Abstract

This paper proposes two novel neural network (NN) structures to estimate long-term steady linear and nonlinear signal-to-noise ratio (SNR) components in optical fiber communication systems. The first proposed structure is a parallel NN-based (ParNN) estimator, which estimates each SNR component using a different NN structure and input feature set. A combination of gated recurrent unit and dense layers is used to estimate the linear SNR component. On the other hand, the nonlinear SNR component is estimated using a combination of convolutional layer with dense layer. The proposed input features of the ParNN estimator are generated solely from the received signal without knowledge of the transmitted signal. These features are formed of the lower quartile, upper quartile, and entropy, which can accurately characterize the behavior of the SNR components by measuring the received signal spread and uncertainty.
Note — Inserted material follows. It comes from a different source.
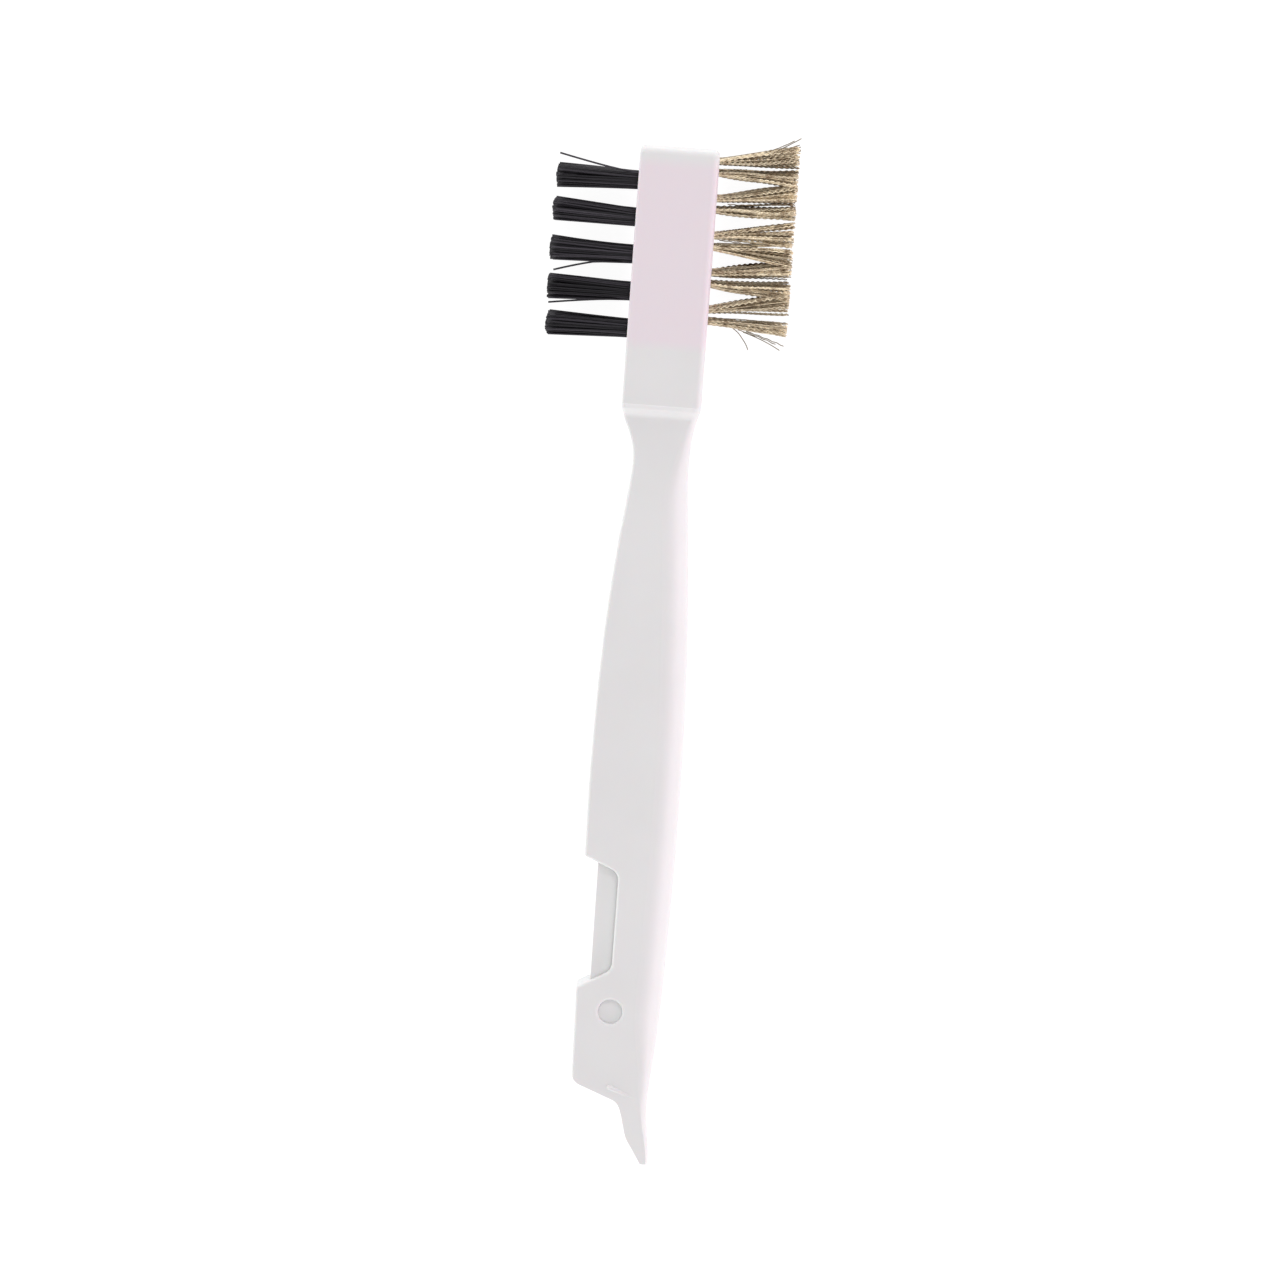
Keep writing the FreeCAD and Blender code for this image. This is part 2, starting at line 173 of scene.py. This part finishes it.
# Camera
LENS_DISTANCE = 1.8
VIEW_WIDTH = 0.2328
CAMERA_TILT = math.radians(5.9)
CAMERA_ROLL = math.radians(4.2)
LOOK_AT = Vector((-0.0003, 0.0022, 0.010))

# Floor, just clear of the brush's flat back, so that the two faces don't coincide
FLOOR_SIZE = 6.0
FLOOR_Z = -0.2 * MM
FLOOR_GLOW = 0.92

# Surround: its strength at the horizon and overhead, and its colour on the right. Each band is the
# stretch of the direction's Z or X over which the change takes place
HORIZON, OVERHEAD = 1.9, 0.645
HEIGHT_BAND = (0.1, 0.5)
RIGHT_COLOUR = (1.0, 0.85, 0.93)
RIGHT_BAND = (0.3, 0.9)

# Softboxes: place, width, power and colour
SOFTBOXES = {
    "left_softbox": ((-0.9, -0.2, 0.30), 0.7, 1.3, WHITE),
    "right_softbox": ((0.9, -0.2, 0.30), 0.7, 1.5, (1.0, 0.88, 0.94)),
    "near_softbox": ((0.1, -0.9, 0.30), 0.7, 1.1, WHITE),
    "key_softbox": ((0.2, 0.7, 0.9), 0.3, 1.6, WHITE),
}


# ---------------------------------------------------------------- materials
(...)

For further improvement of the ParNN estimator, an additional stage is added to form the proposed enhanced ParNN (EParNN) estimator. This additional stage consists of two feedforward NNs (FFNNs), each with a single dense layer, where the first FFNN is used to estimate the linear SNR component and the second one estimates the nonlinear SNR component. The input of this additional stage is a combination of the input features and output of the ParNN estimator. The computational complexity is derived for the proposed estimators. The training and testing dataset is built from 16-ary quadrature amplitude modulation of a dual-polarization on a wide range of standard single-mode fiber system configurations, e.g., number of wavelength division multiplexing channels, optical launch power, and number of spans. Numerical results demonstrate that the proposed ParNN estimator achieves better SNR estimation accuracy with comparable computational complexity compared to the most efficient work in the literature. The proposed ParNN estimator can independently estimate each SNR component, in which the complexity per SNR component is reduced. Moreover, the proposed EParNN estimator improves SNR estimation accuracy compared to the ParNN estimator at the expense of a slight increase in the computational complexity.